In this application note, IMEC shows that spreading resistance microscopy (SSRM) and scanning capacitance microscopy (SCM) can meet the challenges of carrier profiling the state-of-the-art devices entering the sub 10 nm nodes given the right microscopy tool. Their investigation found that Park NX-Hivac is the powerful tool that meets the challenges of ever shrinking devices with its implementation of electrical SPM modes, including SSRM and SCM, in a high vacuum environment.

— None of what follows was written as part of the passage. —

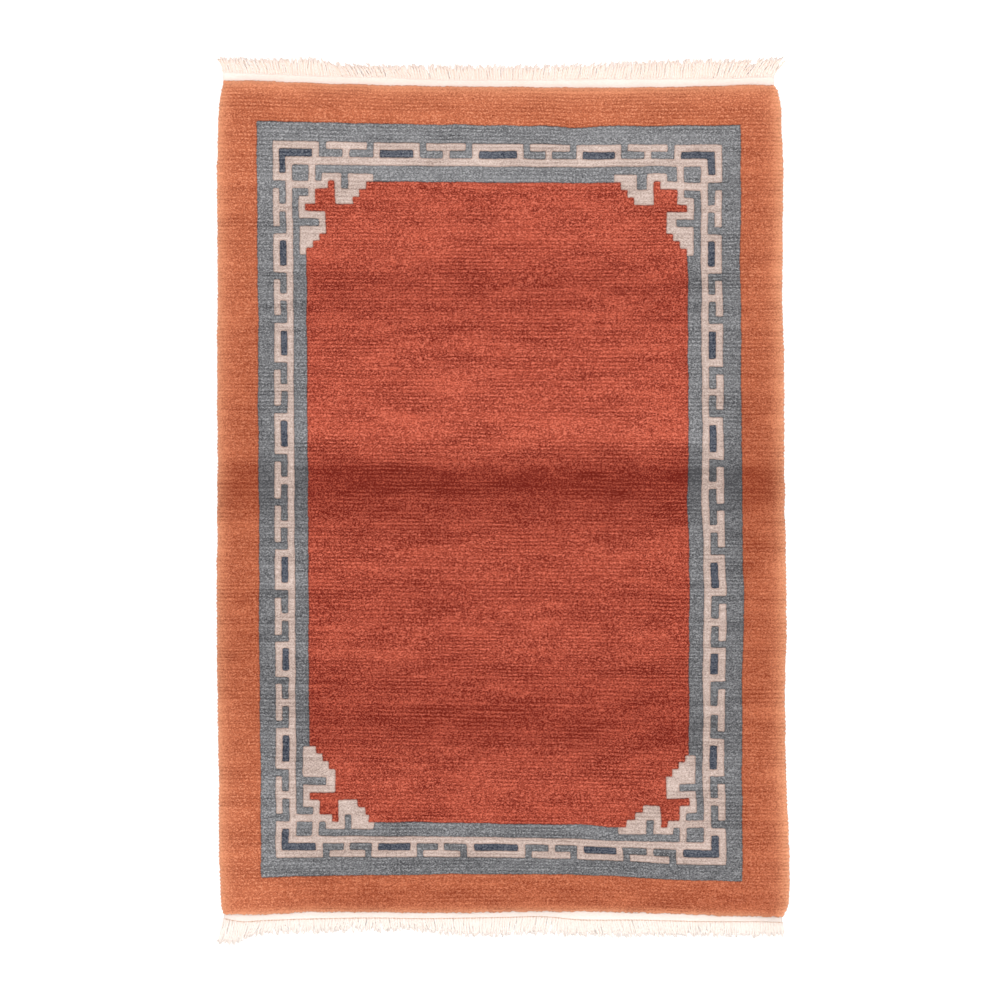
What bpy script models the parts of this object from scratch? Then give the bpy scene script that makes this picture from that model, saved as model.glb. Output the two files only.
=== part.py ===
"""A small hand knotted Tibetan rug, lying flat on the floor.

The knotted pile and its two flat woven end webs are one cloth. A cotton
fringe runs along each web: a narrow twined strip with loose strands.
X runs across the rug, Y along it with the head at +Y, and Z is up. The
underside lies on Z = 0, under the middle of the rug.
"""

import math
from collections import namedtuple

import bmesh
import bpy

MM = 0.001

# Thicknesses and heights, in millimetres.
PILE_HEIGHT = 11.0
PILE_EDGE_HEIGHT = 5.0
PILE_EDGE_ROUNDING = 8.0
WEB_HEIGHT = 2.0
STRIP_HEIGHT = 1.9
STRIP_WIDTH = 2.0
CLEARANCE = 0.3

# Fringe strands, each end.
STRANDS = 150
STRAND_SHARE = 0.66
STRAND_MIDDLE_WIDTH = 2.2
STRAND_MIDDLE_HEIGHT = 1.5
STRAND_TIP_WIDTH = 1.5
STRAND_TIP_HEIGHT = 1.0
STRAND_UNEVEN_LENGTH = 0.8
STRAND_UNEVEN_LEAN = 0.4

# Spacing of the cloth's mesh, in millimetres.
ACROSS_SPACING = 24.0
ALONG_SPACING = 24.0
EDGE_STEPS = (0.7, 2.2, 4.6, 8.0)

# The cloth's two long sides. All columns are in millimetres.
Side = namedtuple("Side", "y left right")
SIDES = (
    Side(447.2, -301.2, 292.6),
    Side(440.9, -303.0, 296.6),
    Side(425.8, -304.9, 298.6),
    Side(397.9, -306.4, 300.1),
    Side(354.8, -307.4, 301.4),
    Side(214.9, -306.8, 300.5),
    Side(139.6, -307.5, 302.1),
    Side(32.0, -306.9, 302.6),
    Side(-75.6, -307.7, 304.8),
    Side(-140.1, -307.8, 305.4),
    Side(-215.5, -306.8, 304.0),
    Side(-312.3, -305.4, 305.6),
    Side(-376.9, -305.3, 307.4),
    Side(-414.5, -304.2, 308.0),
    Side(-435.0, -303.1, 307.2),
    Side(-443.6, -301.8, 305.2),
    Side(-451.1, -300.1, 300.9),
)

# The two ends, from left to right. The pile's edge, the width of the web,
# and the length and sideways lean of the strands. All in millimetres.
End = namedtuple("End", "x pile web fringe lean")
HEAD = (
    End(-301.8, 447.9, 12.9, 15.4, -4.3),
    End(-271.7, 451.2, 8.4, 16.6, -7.5),
    End(-234.1, 449.6, 8.5, 17.9, -5.4),
    End(-217.9, 449.1, 8.4, 18.6, -1.0),
    End(-194.2, 448.3, 8.0, 18.4, -3.2),
    End(-174.9, 447.8, 8.0, 15.3, -8.7),
    End(-121.1, 446.1, 8.6, 14.0, -6.5),
    End(-67.3, 445.2, 7.5, 15.8, -4.3),
    End(29.6, 444.2, 8.2, 15.6, 1.1),
    End(83.4, 443.7, 9.1, 17.3, 6.5),
    End(147.9, 443.9, 9.4, 19.0, 3.2),
    End(212.5, 444.9, 8.9, 21.2, 1.1),
    End(250.1, 446.3, 8.0, 20.9, 9.7),
    End(273.8, 446.9, 8.7, 19.5, 13.0),
    End(293.2, 445.2, 10.2, 20.7, 9.7),
)
FOOT = (
    End(-300.8, -446.3, 4.7, 26.4, -3.2),
    End(-282.5, -446.5, 8.2, 20.1, -8.7),
    End(-255.6, -446.0, 7.2, 17.2, -7.6),
    End(-217.9, -444.2, 7.7, 15.3, 2.2),
    End(-169.5, -443.8, 7.1, 15.1, -4.3),
    End(-131.8, -443.9, 6.6, 15.3, 2.2),
    End(-99.6, -444.4, 6.8, 13.3, 3.2),
    End(-56.5, -444.3, 6.7, 18.9, 2.2),
    End(-2.7, -443.7, 6.3, 20.4, -3.2),
    End(45.7, -443.1, 6.1, 19.6, -5.4),
    End(83.4, -443.1, 9.4, 19.0, 4.3),
    End(147.9, -444.4, 8.4, 18.1, 5.4),
    End(212.5, -446.7, 7.7, 16.5, 2.2),
    End(273.8, -449.0, 5.5, 16.5, 0.0),
    End(299.6, -451.3, 4.0, 15.2, 2.2),
)

# Principled colours, linear, with roughness.
WOOL = ((0.42, 0.095, 0.055, 1.0), 0.95)
COTTON = ((0.88, 0.80, 0.72, 1.0), 0.9)


def smooth(table, key, column, at):
    """Read a column of a table at a place, on a smooth line through its rows."""
    rows = sorted(table, key=lambda row: getattr(row, key))
    places = [getattr(row, key) for row in rows]
    values = [getattr(row, column) for row in rows]
    if at <= places[0]:
        return values[0]
    if at >= places[-1]:
        return values[-1]
    i = 0
    while at > places[i + 1]:
        i += 1

    def slope(k):
        before = max(k - 1, 0)
        after = min(k + 1, len(rows) - 1)
        return (values[after] - values[before]) / (places[after] - places[before])

    span = places[i + 1] - places[i]
    f = (at - places[i]) / span
    start = values[i] * (1 + 2 * f) * (1 - f) ** 2
    end = values[i + 1] * f * f * (3 - 2 * f)
    bend = slope(i) * f * (1 - f) ** 2 - slope(i + 1) * f * f * (1 - f)
    return start + end + bend * span


def lines(length, spacing, steps):
    """Mesh lines over a width: the share of the width and a step in from the edge."""
    count = round(length / spacing)
    inner = [(k / count, 0.0) for k in range(1, count)]
    near = [(0.0, 0.0)] + [(0.0, step) for step in steps]
    far = [(1.0, -step) for step in reversed(steps)] + [(1.0, 0.0)]
    return near + inner + far


def edge_height(distance):
    """Height of the pile at a distance in from its rounded edge."""
    short = 1.0 - min(distance / PILE_EDGE_ROUNDING, 1.0)
    rise = math.sqrt(1.0 - short * short)
    return PILE_EDGE_HEIGHT + (PILE_HEIGHT - PILE_EDGE_HEIGHT) * rise


ACROSS = lines(610.0, ACROSS_SPACING, EDGE_STEPS)
ALONG = lines(894.0, ALONG_SPACING, EDGE_STEPS)


def nominal_x(share, step):
    left = smooth(SIDES, "y", "left", 0.0)
    right = smooth(SIDES, "y", "right", 0.0)
    return left + share * (right - left) + step


def side_x(y, share, step):
    left = smooth(SIDES, "y", "left", y)
    right = smooth(SIDES, "y", "right", y)
    return left + share * (right - left) + step


def cloth_rows():
    """One row for each mesh line along the rug, from foot to head."""
    rows = []
    for outward in (1.0, 0.0):
        rows.append([web_point(FOOT, -1.0, outward, line) for line in ACROSS])
    for share_y, step_y in ALONG:
        row = []
        for share_x, step_x in ACROSS:
            x = nominal_x(share_x, step_x)
            foot = smooth(FOOT, "x", "pile", x)
            head = smooth(HEAD, "x", "pile", x)
            y = foot + share_y * (head - foot) + step_y
            if step_y == 0.0 and share_y in (0.0, 1.0):
                y += 0.3 if share_y == 0.0 else -0.3
            distance_y = min(y - foot, head - y)
            x = side_x(y, share_x, step_x)
            distance_x = min(x - side_x(y, 0.0, 0.0), side_x(y, 1.0, 0.0) - x)
            low = min(edge_height(distance_x), edge_height(distance_y))
            row.append((x, y, low))
        rows.append(row)
    for outward in (0.0, 1.0):
        rows.append([web_point(HEAD, 1.0, outward, line) for line in ACROSS])
    return rows


def web_point(end, direction, outward, line):
    share, step = line
    x = nominal_x(share, step)
    pile = smooth(end, "x", "pile", x)
    y = pile + direction * outward * smooth(end, "x", "web", x)
    return (side_x(y, share, step), y, WEB_HEIGHT)


def grid(bm, columns, rows, place):
    """A grid of faces, with each point set by its column and row."""
    bmesh.ops.create_grid(bm, x_segments=columns - 1, y_segments=rows - 1, size=0.5)
    for vert in bm.verts:
        i = round((vert.co.x + 0.5) * (columns - 1))
        j = round((vert.co.y + 0.5) * (rows - 1))
        x, y, z = place(i, j)
        vert.co = (x * MM, y * MM, z * MM)


def close_below(bm):
    """Take the open sheet's border straight down to the floor and close it."""
    border = [edge for edge in bm.edges if edge.is_boundary]
    walls = bmesh.ops.extrude_edge_only(bm, edges=border)["geom"]
    low = [part for part in walls if isinstance(part, bmesh.types.BMVert)]
    for vert in low:
        vert.co.z = 0.0
    below = set(low)
    rim = [edge for edge in bm.edges if set(edge.verts) <= below]
    bmesh.ops.edgeloop_fill(bm, edges=rim)
    bmesh.ops.recalc_face_normals(bm, faces=bm.faces)


def finish(bm, name, colour):
    mesh = bpy.data.meshes.new(name)
    bm.to_mesh(mesh)
    bm.free()
    material = bpy.data.materials.new(name + "_material")
    material.use_nodes = True
    shader = material.node_tree.nodes["Principled BSDF"]
    shader.inputs["Base Color"].default_value = colour[0]
    shader.inputs["Roughness"].default_value = colour[1]
    shader.inputs["Metallic"].default_value = 0.0
    mesh.materials.append(material)
    piece = bpy.data.objects.new(name, mesh)
    bpy.context.scene.collection.objects.link(piece)
    return piece


def make_cloth():
    rows = cloth_rows()
    bm = bmesh.new()
    grid(bm, len(ACROSS), len(rows), lambda i, j: rows[j][i])
    close_below(bm)
    finish(bm, "rug_cloth", WOOL)
    return rows


def along_edge(edge, x):
    """Y of the cloth's outer edge at x, on the straight runs between its points."""
    for before, after in zip(edge, edge[1:]):
        if x <= after[0]:
            share = (x - before[0]) / (after[0] - before[0])
            return before[1] + share * (after[1] - before[1])
    return edge[-1][1]


def unevenness(k, step):
    """A steady wander between -1 and 1, different for each strand."""
    return math.sin(k * step) * 0.6 + math.sin(k * step * 2.7 + 1.0) * 0.4


def make_fringe(name, end, edge, direction):
    """A twined strip along the web's outer edge, with its strands."""
    start = edge[0][0]
    width = edge[-1][0] - start
    pitch = width / (STRANDS + (STRANDS - 1) * (1 - STRAND_SHARE) / STRAND_SHARE)
    gap = pitch * (1 - STRAND_SHARE) / STRAND_SHARE

    def strip_point(i, j):
        x = start + (i // 2) * (pitch + gap) + (i % 2) * pitch
        outward = CLEARANCE + j * STRIP_WIDTH
        return (x, along_edge(edge, x) + direction * outward, STRIP_HEIGHT)

    bm = bmesh.new()
    grid(bm, 2 * STRANDS, 2, strip_point)
    close_below(bm)

    roots = {}
    for face in bm.faces:
        centre = face.calc_center_median()
        y = along_edge(edge, centre.x / MM) + direction * (CLEARANCE + STRIP_WIDTH)
        upright = abs(face.normal.z) < 0.01 and abs(centre.y / MM - y) < 0.1
        place = (centre.x / MM - start - pitch / 2) / (pitch + gap)
        if upright and abs(place - round(place)) < 0.2:
            roots[round(place)] = face

    for k, root in sorted(roots.items()):
        centre = root.calc_center_median()
        x = centre.x / MM
        y = centre.y / MM
        length = smooth(end, "x", "fringe", x) - CLEARANCE - STRIP_WIDTH
        length += STRAND_UNEVEN_LENGTH * unevenness(k, 1.9)
        lean = smooth(end, "x", "lean", x) + STRAND_UNEVEN_LEAN * unevenness(k, 2.3)
        face = root
        for along, sideways, wide, high in (
            (0.5, 0.38, STRAND_MIDDLE_WIDTH, STRAND_MIDDLE_HEIGHT),
            (1.0, 1.0, STRAND_TIP_WIDTH, STRAND_TIP_HEIGHT),
        ):
            face = bmesh.ops.extrude_discrete_faces(bm, faces=[face])["faces"][0]
            middle = face.calc_center_median().x
            for vert in face.verts:
                side = 1.0 if vert.co.x > middle else -1.0
                vert.co.x = (x + lean * sideways + side * wide / 2) * MM
                vert.co.y = (y + direction * length * along) * MM
                if vert.co.z > 0.0001:
                    vert.co.z = high * MM

    bmesh.ops.recalc_face_normals(bm, faces=bm.faces)
    finish(bm, name, COTTON)


def main():
    for piece in list(bpy.data.objects):
        bpy.data.objects.remove(piece)
    rows = make_cloth()
    make_fringe("head_fringe", HEAD, rows[-1], 1.0)
    make_fringe("foot_fringe", FOOT, rows[0], -1.0)


main()
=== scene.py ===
"""The looks of a small hand knotted Tibetan rug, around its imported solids.

Wool pile in five yarns stands on a thin ground cloth, knot by knot, after a
chart of the fret border. Flat cotton webs and fringes finish the two ends.
X runs across the rug, Y along it with the head at +Y, and Z is up.
"""

import math
import random
from bisect import bisect_right
from collections import namedtuple
from functools import partial

import bmesh
import bpy
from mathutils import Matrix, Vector, noise


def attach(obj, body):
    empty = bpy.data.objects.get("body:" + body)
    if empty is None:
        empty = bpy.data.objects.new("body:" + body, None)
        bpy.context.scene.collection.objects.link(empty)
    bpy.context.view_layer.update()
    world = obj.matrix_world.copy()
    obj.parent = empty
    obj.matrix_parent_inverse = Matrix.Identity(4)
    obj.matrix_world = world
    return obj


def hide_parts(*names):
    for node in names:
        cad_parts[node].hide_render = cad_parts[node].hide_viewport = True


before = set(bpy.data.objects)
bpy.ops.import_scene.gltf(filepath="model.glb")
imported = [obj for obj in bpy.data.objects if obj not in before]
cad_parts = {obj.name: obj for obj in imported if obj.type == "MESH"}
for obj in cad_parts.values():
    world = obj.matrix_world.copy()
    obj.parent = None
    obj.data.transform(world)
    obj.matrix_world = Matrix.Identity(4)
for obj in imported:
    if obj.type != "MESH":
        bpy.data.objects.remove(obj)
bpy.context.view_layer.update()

bl_info = {
    "name": "Knotted Rug",
    "version": (1, 0, 0),
    "blender": (4, 5, 0),
    "location": "View3D > Sidebar > Rug",
    "description": "Builds the pile, ground, webs and fringes of a small knotted rug",
    "category": "Object",
}

MM = 0.001
SEED = 11


def rows_of(columns, *rows):
    """The rows of a table, with a name for each column."""
    named = namedtuple("Row", columns)
    return [named(*row) for row in rows]


# The pile's outline. The lengths down to the stage are in millimetres.
SIDES = rows_of(
    "y left right",
    (447.2, -301.2, 292.6),
    (440.9, -303.0, 296.6),
    (425.8, -304.9, 299.1),
    (397.9, -306.4, 300.9),
    (354.8, -307.4, 302.4),
    (214.9, -306.8, 301.5),
    (139.6, -307.5, 303.3),
    (32.0, -306.9, 303.5),
    (-75.6, -307.7, 305.4),
    (-140.1, -307.8, 305.8),
    (-215.5, -306.8, 304.2),
    (-312.3, -305.4, 306.1),
    (-376.9, -305.3, 308.7),
    (-414.5, -304.2, 309.2),
    (-435.0, -303.1, 308.0),
    (-443.6, -301.8, 305.2),
    (-451.1, -300.1, 300.9),
)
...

They review the performance of the Park NX-Hivac atomic force microscope (AFM) from Park Systems for SSRM and SCM applications, based on the following three samples:
1. A p-type doped silicon calibration sample (IMEC CS08-SiB): a sample consisting of various Boron doped epitaxial silicon layers (~600 nm) with known doping concentration.
2. An n-type doped silicon calibration sample (IMEC CS01-SiAs): a sample consisting of various arsenic doped epitaxial silicon layers with known doping concentration (Figure 5). This sample additionally has a p-type doped layer embedded in the stack.
3. Buried oxide sample: a 0.5 nm oxide layer sandwiched in between a highly doped Si and a poly Si layer (Figure 2). These samples are measured on the Park NX-Hivac AFM system, operating in vacuum conditions (~5e-5 mbar) using IMEC Full Diamond probes.